The latest lesson? It is mathematically impossible to lose a game in the postseason if you don’t give up any runs.

Even if your team can’t score more than a run or two, just don’t allow the opposition to cross the plate and you know what? You just might come out a winner.

Schilling picked up on that in last week’s 1-0, complete-game shutout to open the Division Series. The attentive Johnson, who watched that game and Schilling’s one-run gem in Game 5 against St. Louis, figured it out for himself exactly one week later in a dominating complete-game shutout of his own to open the National League Championship Series with a 2-0 victory.

For Johnson, it was a lesson that took him some 13 major-league seasons to learn. He had been un-Mr. October, a multi-million dollar man hired to dominate in the postseason, but consistently falling short.

Seven straight postseason losses — a major-league record — blemished the resume of this generation’s best left-handed pitcher. But in five of those games, he gave up three runs or fewer. He was pitching well enough to win, but wasn’t coming out on top.

For the exact reason the Astros had traded for him and the Diamondbacks signed him — postseason dominance — he had failed. Yet on this day, thanks to the teachings of Mr. Schilling, he figured it out:

No runs allowed = win.

OK, so it isn’t exactly Fermat’s Last Theorem.

“[Curt] says that I raised the bar for him, and I told him after we were celebrating a couple nights ago that after watching the games he’s pitched, he’s raised the bar for me now,” Johnson said. “Is this a monkey off my back? This is more like a gorilla, King Kong.”

This was as dominant as Johnson has ever been. After allowing a scratch infield single to Chipper Jones on a bang-bang play in the first, he retired 20 straight batters. He didn’t allow a hit for seven straight innings, tying an LCS record.

The Braves hit the ball hard four times in the game, two of them coming on warning-track fly balls by second baseman Marcus Giles. But more times than not, 11 to be exact, Braves hitters headed back to the dugout, bat in hand, a giant “K” staring at them on the scoreboard.

The only hitter who had any consistent success was Jones, who was 2-for-4, raising his lifetime average against the Big Unit to .440. But even he was impressed.

“He was flat-out awesome.
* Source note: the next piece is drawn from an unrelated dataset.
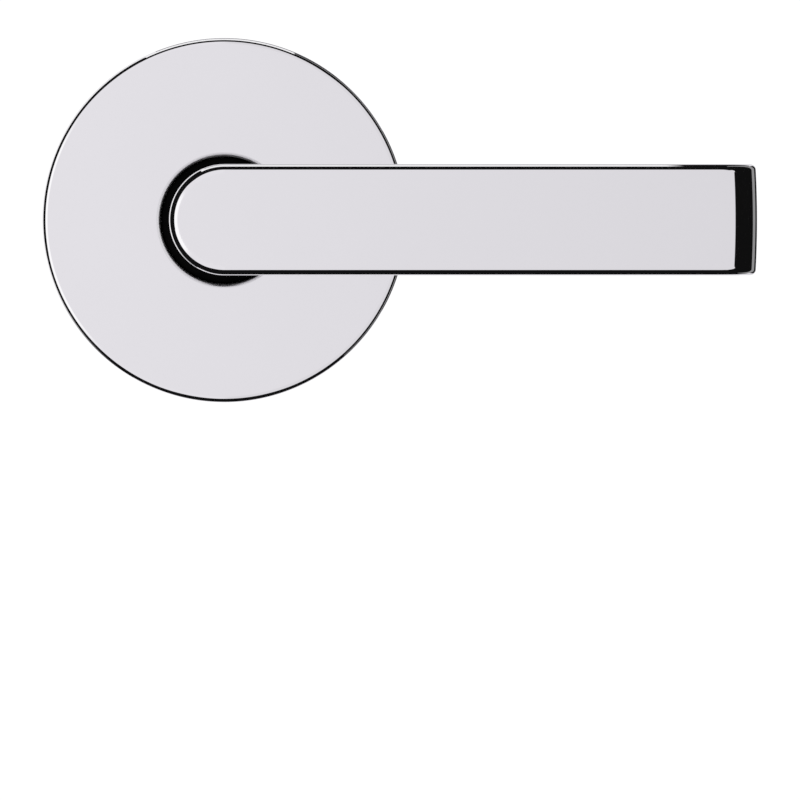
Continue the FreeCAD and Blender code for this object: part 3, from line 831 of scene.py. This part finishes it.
def strip(name, line, near, far):
    """A sheet from near to far along y that follows a line of (x, z, glow)."""
    points = [(x, y, z) for x, z, _ in line for y in (near, far)]
    faces = [(2 * k, 2 * k + 1, 2 * k + 3, 2 * k + 2) for k in range(len(line) - 1)]
    reflector(name, points, faces, [glow for _, _, glow in line for _ in range(2)])


def reflectors():
    """Sheets above and beside the levers that draw the fine light lines along their edges."""
    above = [(-0.096, 0.20, 0.95), (0.083, 0.20, 0.95), (0.086, 0.20, 0.1)]
    strip("top_card", above, -0.0675, 0.0675)
    side = [(RIGHT_CARD, z, glow) for z, glow in ((-0.2, 0.2), (-0.1, 0.29), (0.1, 0.29), (0.5, 0.5))]
    strip("right_card", side, -RIGHT_CARD_HALF, RIGHT_CARD_HALF)
    faint = [(RIGHT_CARD, z, 0.005) for z in (-0.1, 0.1)]
    for name, near, far in (("front", -0.16, -RIGHT_CARD_HALF), ("back", RIGHT_CARD_HALF, 0.16)):
        strip(f"right_{name}_screen", faint, near, far)
    # a screen bent round the levers' left ends, which fades out below them
    turns = np.radians(np.linspace(112, 240, 33))
    fading = 0.92 * (1 - smoothstep((turns - math.radians(195)) / math.radians(40)))
    bend = [(LEFT_SCREEN * math.cos(a), LEFT_SCREEN * math.sin(a), glow) for a, glow in zip(turns, fading)]
    strip("left_screen", bend, -0.021, 0.021)


def soft_light(name, position, target, size, power):
    """A large area light that lights dull surfaces and doesn't show in polished ones."""
    data = bpy.data.lights.new(name, "AREA")
    data.energy = power
    data.size = size
    obj = bpy.data.objects.new(name, data)
    obj.location = position
    obj.rotation_mode = "QUATERNION"
    obj.rotation_quaternion = (Vector(target) - Vector(position)).to_track_quat("-Z", "Y")
    obj.visible_glossy = False
    bpy.context.scene.collection.objects.link(obj)


def studio():
    studio_world()
    reflectors()
    soft_light("key", (-0.5, -0.6, 0.7), (0.03, 0, 0), 0.5, 2.2)
    soft_light("fill", (0.6, 0.5, 0.5), (0.03, 0, 0), 0.6, 1.4)
    corners = [(x * FLOOR_HALF, y * FLOOR_HALF, 0) for x, y in ((-1, -1), (1, -1), (1, 1), (-1, 1))]
    mesh = bpy.data.meshes.new("floor")
    mesh.from_pydata(corners, [], [(0, 1, 2, 3)])
    floor = bpy.data.objects.new("floor", mesh)
    floor.location = (0, 0, FLOOR_HEIGHT)
    floor.visible_glossy = False
    bpy.context.scene.collection.objects.link(floor)
    paint = Maker("studio_floor", (0.97, 0.97, 0.97), 0, 0.9)
    paint.set("Specular IOR Level", 0.0)
    paint.colours(paint.noise(3, 2), (0.965, 0.965, 0.965), (0.975, 0.975, 0.975))
    dress(floor, paint.material)


def camera():
    """Straight on to the outside face, from far away, with the handle in the picture's upper half."""
    data = bpy.data.cameras.new("camera")
    data.lens = LENS
    data.sensor_width = SENSOR
    data.clip_end = 100
    obj = bpy.data.objects.new("camera", data)
    distance = PICTURE_WIDTH * LENS / SENSOR
    rose_face = -(HALF_DOOR + ROSE_HEIGHT) * MM
    obj.location = (STAND[0], rose_face - distance, STAND[1])
    aim = Vector((PICTURE_CENTRE[0], rose_face, PICTURE_CENTRE[1])) - obj.location
    obj.rotation_mode = "QUATERNION"
    obj.rotation_quaternion = aim.to_track_quat("-Z", "Y")
    bpy.context.scene.collection.objects.link(obj)
    bpy.context.scene.camera = obj


studio()
camera()
bpy.context.scene.view_settings.view_transform = "Standard"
Truly the best I’ve ever seen him,” said Jones, who in the second pitch of his third at-bat said he didn’t even see the cruise missile that zipped by. “I looked up at the scoreboard and it said 99. I’m like, ‘My ass that was 99.’ I didn’t even see it.”

And just like that, the Diamondbacks took a 1-0 lead in this best-of-7 series. For a team that can’t score any runs (they’ve now totaled just 12 in six postseason games), the combination of Schilling and Johnson may just be enough to carry them to the World Series. Especially if the — dare we say — “Dynamic Duo” keeps coming up with performances like these.
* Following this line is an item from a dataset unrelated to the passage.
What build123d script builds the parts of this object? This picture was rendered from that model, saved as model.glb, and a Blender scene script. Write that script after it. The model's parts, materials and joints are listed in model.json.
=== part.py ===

In four playoff starts this year, Johnson and Schilling are now 3-0 with a 1.02 ERA and 38 strikeouts in 35 innings. No pitching combination — not even postseason stalwarts Greg Maddux and Tom Glavine — can match that.

The overpowering performances are becoming so common that to the D-Backs, they’re all starting to blend together. And the well of adjectives to describe such games is running dry.

“I dunno, just tremendous,” said first baseman Mark Grace, who is rarely at a loss for words. “I just stand back there and shake my head at both of them. It’s mind-boggling.”

Despite Johnson’s postseason troubles, somehow you sensed this one coming. During yesterday’s press conference, the questions about the postseason losing streak were endless. Yet unlike in the past, Johnson calmly answered them all, even once telling reporters that he enjoyed the criticism, as it meant that people had high expectations of him.